# Friendly suggestion to the online vendors



## Khan83 (7/12/15)

You guys rock ........ but just a suggestion

If you're ever redesigning or updating your website , any chance you could make the access screen a bit more discreet ? So that the guy walking behind me doesn't look at my screen & see "ADULTS ONLY / ARE YOU OVER 18 ?" and think I'm hunting for porn

Other than that , big ups as I have yet to come across a vendors site that isn't top notch

Reactions: Like 1 | Agree 1 | Winner 1 | Funny 10


----------



## Paulie (7/12/15)

Khan83 said:


> You guys rock ........ but just a suggestion
> 
> If you're ever redesigning or updating your website , any chance you could make the access screen a bit more discreet ? So that the guy walking behind me doesn't look at my screen & see "ADULTS ONLY / ARE YOU OVER 18 ?" and think I'm hunting for porn
> 
> Other than that , big ups as I have yet to come across a vendors site that isn't top notch




*HEY THIS GUY WATCHING PORN EVERYONE CHECK HIS SCREEN OUT LOL*

Reactions: Like 1 | Funny 6


----------



## Khan83 (7/12/15)

Paulie said:


> *HEY THIS GUY WATCHING PORN EVERYONE CHECK HIS SCREEN OUT LOL*


Lmao , & it doesn't help that when you do get into the site , you've got a pic of a device going on special which to the non vaper looks like a huge chromed schlong

Reactions: Funny 2


----------



## Cespian (7/12/15)

This is a true story - was browsing Mods on Vape Catel's site and one of the guys asked me if I'm looking for bombs! Up until today, I am not sure if he was joking or serious.

PS. My firstnames are Moegamat Taahir... guilty by association I suppose.

Reactions: Like 2 | Funny 1


----------



## Khan83 (7/12/15)

Cespian said:


> This is a true story - was browsing Mods on Vape Catel's site and one of the guys asked me if I'm looking for bombs! Up until today, I am not sure if he was joking or serious.
> 
> PS. My firstnames are Moegamat Taahir... guilty by association I suppose.


I hear you bro. The guys here at my place also joke about it cos the subox mini looks like a detonator

Reactions: Funny 1


----------



## KlutcH (7/12/15)

Lol, When one of the directors see me with my Subox Mini he always says "Is that a grenade in your hand, or are you just happy to see me" hahaha

Reactions: Funny 2


----------



## Rowan Francis (7/12/15)

Just tell him it's a dead man's switch ...

Reactions: Funny 2


----------



## Khan83 (7/12/15)

Rowan Francis said:


> Just tell him it's a dead man's switch ...

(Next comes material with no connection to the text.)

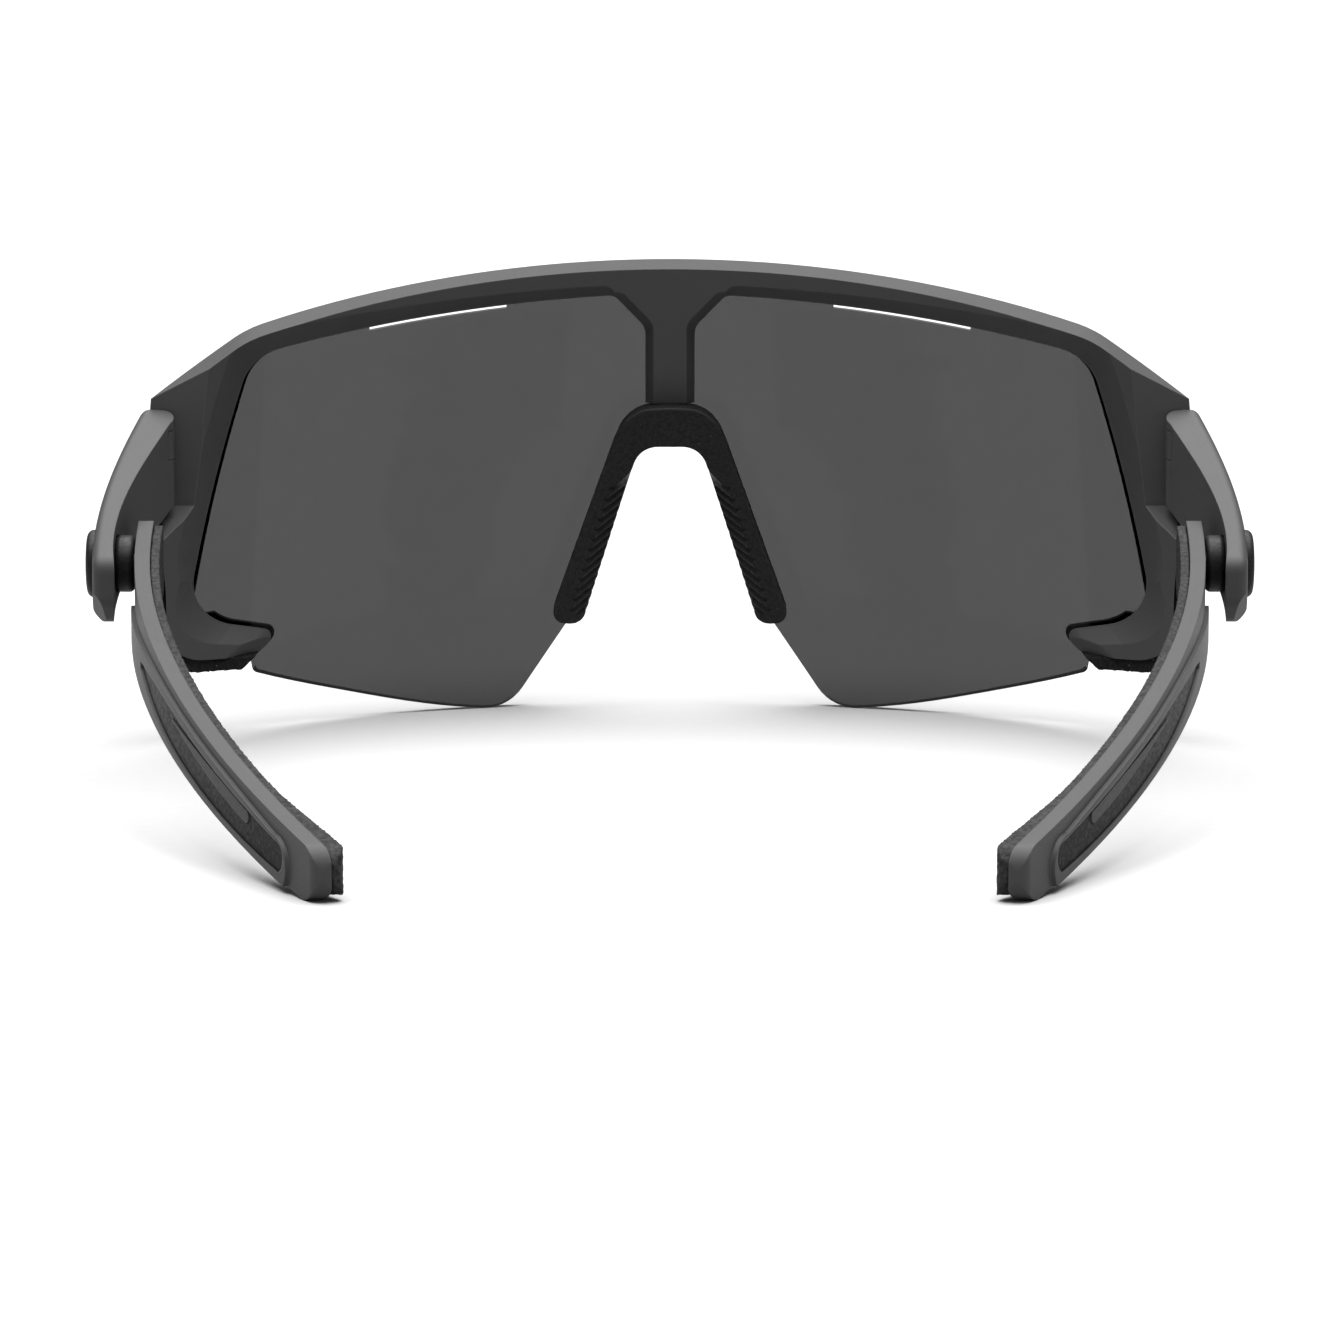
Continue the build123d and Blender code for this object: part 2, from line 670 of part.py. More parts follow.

Nice thing to have on you when you're sitting with the boss discussing a raise

Reactions: Funny 2


----------



## Silver (7/12/15)

Have moved to "who has stock" for the benefit of vendors


----------



## Khan83 (7/12/15)

Silver said:


> Have moved to "who has stock" for the benefit of vendors


Thanks @Silver . The thread was created in jest so I wasn't too sure about where to post it

Reactions: Like 1


----------